-- SOURCE MATERIAL start --

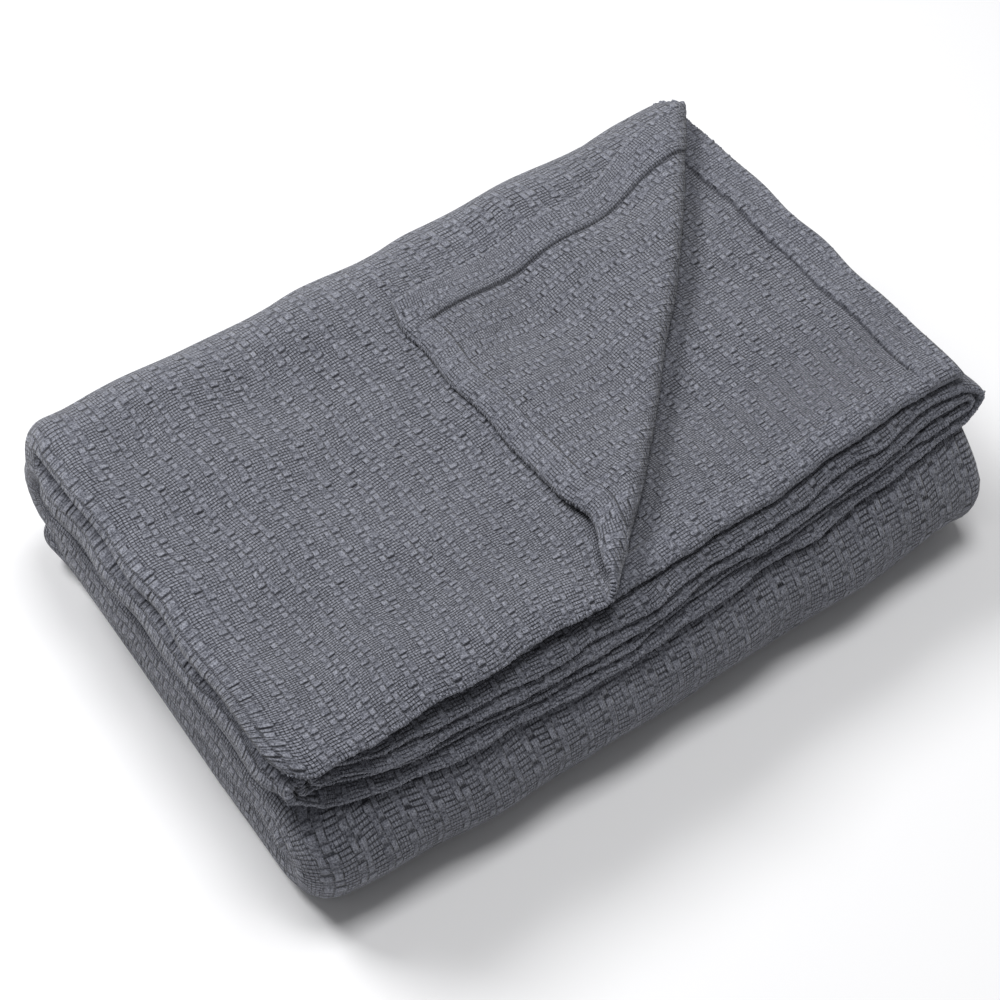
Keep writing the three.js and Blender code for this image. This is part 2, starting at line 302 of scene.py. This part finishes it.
# %% Tables of presses
PRESSES = [
    # place, from, to, width, reach, push
    ("top ridge", (-227, -120, 120), (-227, 110, 123), 4, 22, (-3, 0, 0)),
    ("under the top ridge", (-227, -132, 111), (-227, 108, 114), 3.4, 27, (15, 0, 0)),
    ("second ridge", (-227, -120, 97), (-227, 100, 98), 6, 22, (-5.5, 0, 0)),
    ("under the second ridge", (-222, -134, 84), (-222, 105, 84), 5, 27, (16, 0, 0)),
    ("third ridge", (-227, -130, 57), (-227, 100, 58), 6, 22, (-4, 0, 0)),
    ("under the third ridge", (-227, -134, 43), (-227, 110, 43), 6, 27, (17, 0, 0)),
    ("below that, softer", (-227, -130, 26), (-227, 110, 26), 14, 28, (5, 0, 0)),
    ("front left corner of the top packet", (-230, -168, 132), (-228, -150, 132), 17, 60, (2, 0, -5)),
    ("pocket at the back left corner", (-214, 132, 96), (-200, 140, 100), 9, 24, (6, -8, 0)),
    ("pocket below it", (-212, 132, 60), (-205, 138, 62), 8, 24, (6, -6, 0)),
    ("right end of the top packet", (228, -165, 97), (228, -110, 97), 13, 34, (8, 0, 0)),
    ("rib on the front's right end", (203, -172, 20), (207, -172, 75), 7, 22, (0, 3, 0)),
    ("second rib beside it", (187, -172, 15), (190, -172, 75), 6, 22, (0, 2, 0)),
    ("hollow low on the front", (-40, -172, 30), (70, -172, 34), 16, 26, (0, 2.2, 0)),
    ("hollow in the top, left", (-150, -60, 130), (-90, 60, 130), 34, 60, (0, 0, -2.2)),
    ("hollow in the top, middle", (-60, -90, 130), (-40, 20, 130), 26, 60, (0, 0, -1.6)),
    ("swelling along the back", (-190, 100, 135), (120, 112, 135), 22, 50, (0, 0, 2.0)),
]
TOP_LAYER_PRESSES = [
    ("crease's front end", (-16, -142, 128), (-8, -128, 128), 20, 60, (-12, -4, -1)),
]
FLAP_PRESSES = [
    ("side hem bowed out", (-14, 66, 130), (-14, -80, 132), 17, 60, (-7, 0, 0)),
    ("end hem's near half", (0, 88, 132), (105, 90, 132), 34, 60, (0, -5, 0)),
    ("end hem's far half", (170, 96, 135), (200, 104, 135), 30, 60, (0, 4, 0)),
    ("ripple over the corner", (70, -10, 134), (120, 50, 134), 14, 30, (0, 0, 1.8)),
    ("trough under the corner", (30, 30, 134), (60, 60, 134), 12, 30, (0, 0, -1.2)),
]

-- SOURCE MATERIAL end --

▶ **SET PROBLEM**:
Write the complete data out, exactly as above.

▶ **FINISHED ANSWER**:
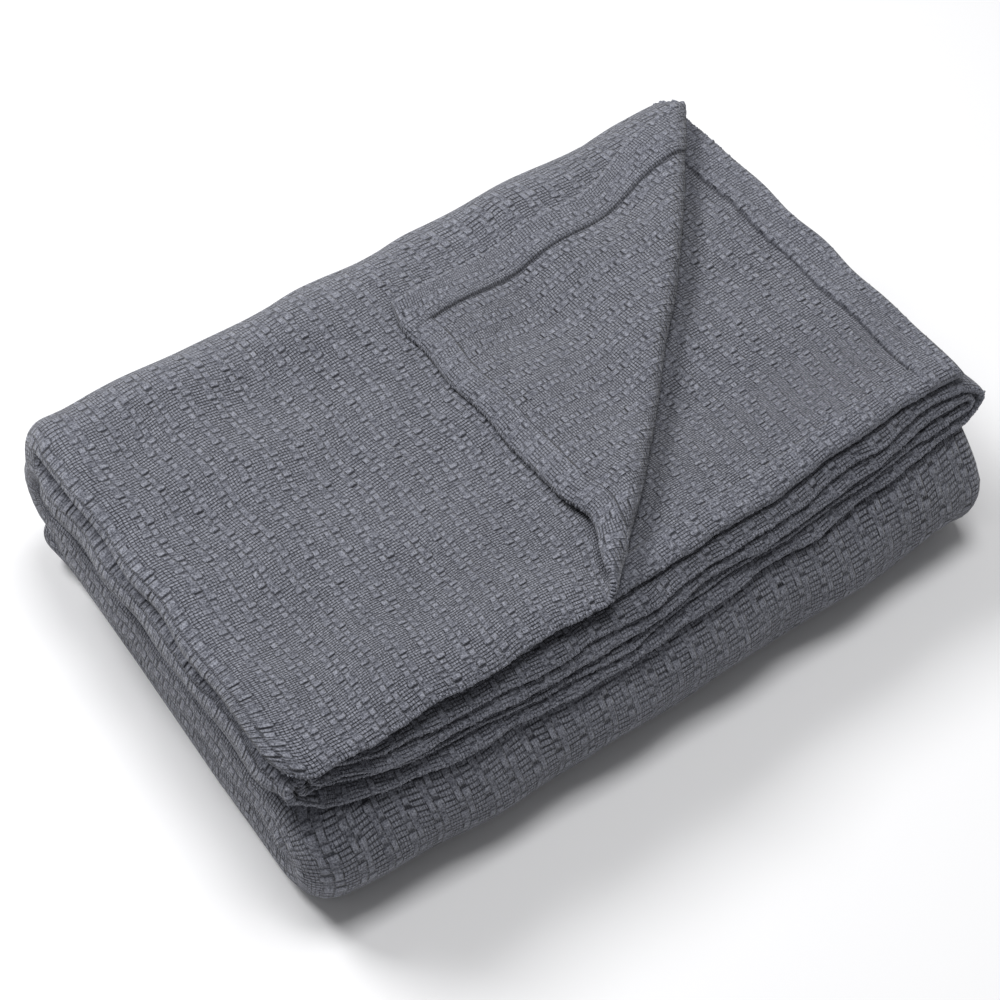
Keep writing the three.js and Blender code for this image. This is part 2, starting at line 302 of scene.py. This part finishes it.
# %% Tables of presses
PRESSES = [
    # place, from, to, width, reach, push
    ("top ridge", (-227, -120, 120), (-227, 110, 123), 4, 22, (-3, 0, 0)),
    ("under the top ridge", (-227, -132, 111), (-227, 108, 114), 3.4, 27, (15, 0, 0)),
    ("second ridge", (-227, -120, 97), (-227, 100, 98), 6, 22, (-5.5, 0, 0)),
    ("under the second ridge", (-222, -134, 84), (-222, 105, 84), 5, 27, (16, 0, 0)),
    ("third ridge", (-227, -130, 57), (-227, 100, 58), 6, 22, (-4, 0, 0)),
    ("under the third ridge", (-227, -134, 43), (-227, 110, 43), 6, 27, (17, 0, 0)),
    ("below that, softer", (-227, -130, 26), (-227, 110, 26), 14, 28, (5, 0, 0)),
    ("front left corner of the top packet", (-230, -168, 132), (-228, -150, 132), 17, 60, (2, 0, -5)),
    ("pocket at the back left corner", (-214, 132, 96), (-200, 140, 100), 9, 24, (6, -8, 0)),
    ("pocket below it", (-212, 132, 60), (-205, 138, 62), 8, 24, (6, -6, 0)),
    ("right end of the top packet", (228, -165, 97), (228, -110, 97), 13, 34, (8, 0, 0)),
    ("rib on the front's right end", (203, -172, 20), (207, -172, 75), 7, 22, (0, 3, 0)),
    ("second rib beside it", (187, -172, 15), (190, -172, 75), 6, 22, (0, 2, 0)),
    ("hollow low on the front", (-40, -172, 30), (70, -172, 34), 16, 26, (0, 2.2, 0)),
    ("hollow in the top, left", (-150, -60, 130), (-90, 60, 130), 34, 60, (0, 0, -2.2)),
    ("hollow in the top, middle", (-60, -90, 130), (-40, 20, 130), 26, 60, (0, 0, -1.6)),
    ("swelling along the back", (-190, 100, 135), (120, 112, 135), 22, 50, (0, 0, 2.0)),
]
TOP_LAYER_PRESSES = [
    ("crease's front end", (-16, -142, 128), (-8, -128, 128), 20, 60, (-12, -4, -1)),
]
FLAP_PRESSES = [
    ("side hem bowed out", (-14, 66, 130), (-14, -80, 132), 17, 60, (-7, 0, 0)),
    ("end hem's near half", (0, 88, 132), (105, 90, 132), 34, 60, (0, -5, 0)),
    ("end hem's far half", (170, 96, 135), (200, 104, 135), 30, 60, (0, 4, 0)),
    ("ripple over the corner", (70, -10, 134), (120, 50, 134), 14, 30, (0, 0, 1.8)),
    ("trough under the corner", (30, 30, 134), (60, 60, 134), 12, 30, (0, 0, -1.2)),
]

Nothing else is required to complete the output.